• DATA BLOCK:

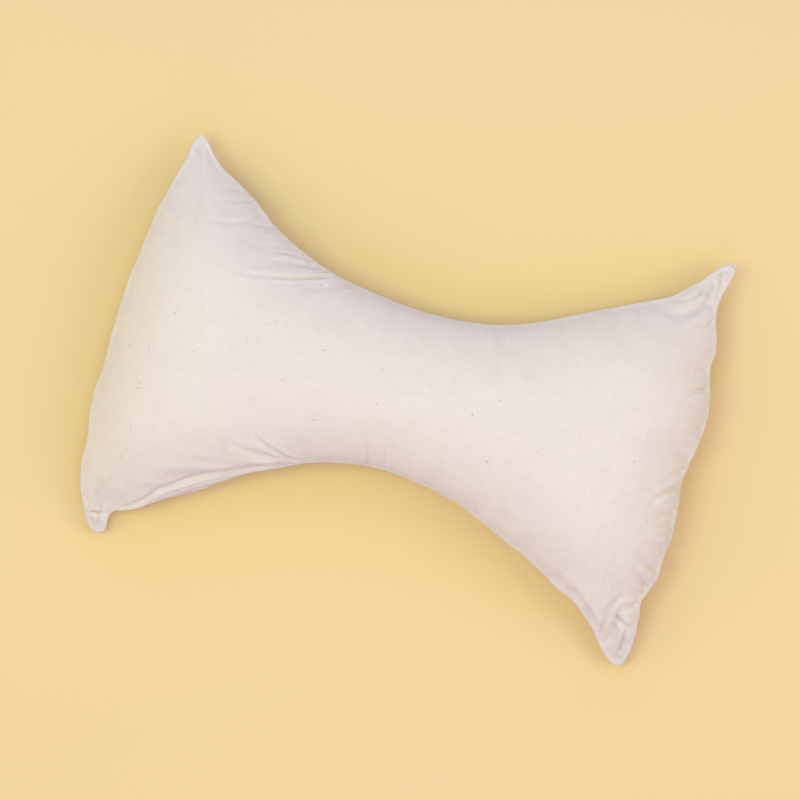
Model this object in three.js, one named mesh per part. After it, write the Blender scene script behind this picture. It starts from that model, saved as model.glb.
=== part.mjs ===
import * as THREE from 'three';

// A bow-tie neck pillow: an upper and an under panel of cotton, sewn together round their edge, turned
// right side out, stuffed and sewn shut. It lies on its back, its four corners left as thin empty ears.
// Sizes are in millimetres. X runs along the pillow, Y across it, and Z up from the surface it lies on.

// Driving sizes
const SEAM_PITCH = 7.5; // between points along the seam
const STITCH_PITCH = 2; // between the finer points that depths are measured from
const UPPER_INSETS = [3, 7.5, 13.5, 21]; // rings of points that follow the seam, this far in from it
const UPPER_PITCH = 9; // between the points of the upper skin inside those rings
const UNDER_INSETS = [3.5, 9.5, 19];
const UNDER_PITCH = 15; // most of the under skin is flat
const SEAM_CLEARANCE = 0.92; // how near the seam a ring's point may come, as a share of the ring's inset
const RING_CLEARANCE = 0.75; // how near other points it may come, as a share of the gap between rings
const ROW_CLEARANCE = 0.7; // the same for the points in rows, as a share of their pitch
const CROWN_RISE = 77; // from the seam up to a fully stuffed crown
const CROWN_REACH = 44; // how far in from the seam the upper skin takes to rise most of the way
const UNDER_DROP = 62; // from the seam down to the belly, if nothing held it up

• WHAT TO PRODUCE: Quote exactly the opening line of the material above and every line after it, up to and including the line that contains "it lies on.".

• OUTPUT FOR THIS TASK:
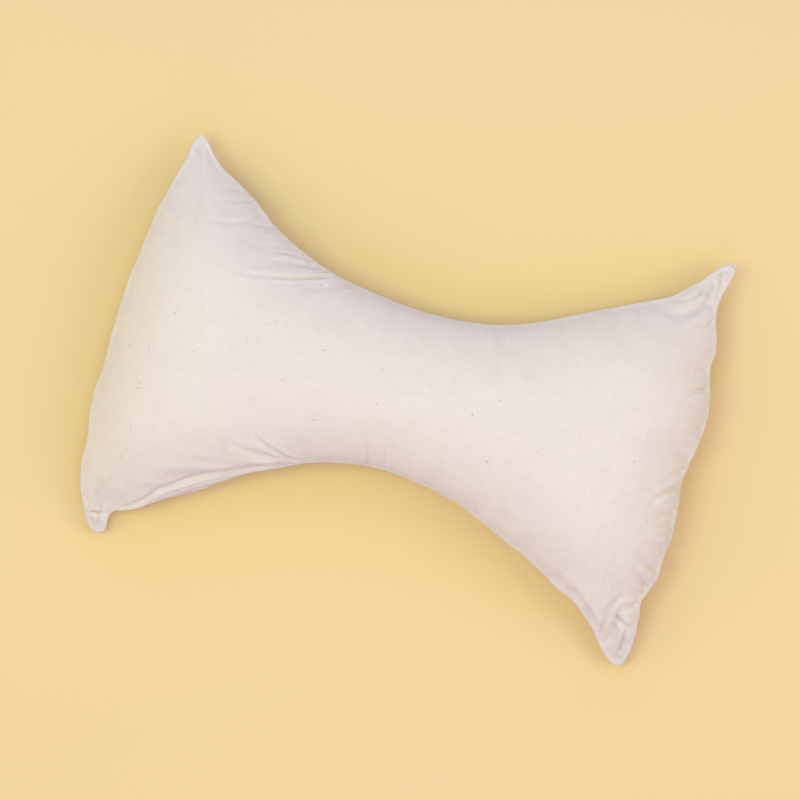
Model this object in three.js, one named mesh per part. After it, write the Blender scene script behind this picture. It starts from that model, saved as model.glb.
=== part.mjs ===
import * as THREE from 'three';

// A bow-tie neck pillow: an upper and an under panel of cotton, sewn together round their edge, turned
// right side out, stuffed and sewn shut. It lies on its back, its four corners left as thin empty ears.
// Sizes are in millimetres. X runs along the pillow, Y across it, and Z up from the surface it lies on.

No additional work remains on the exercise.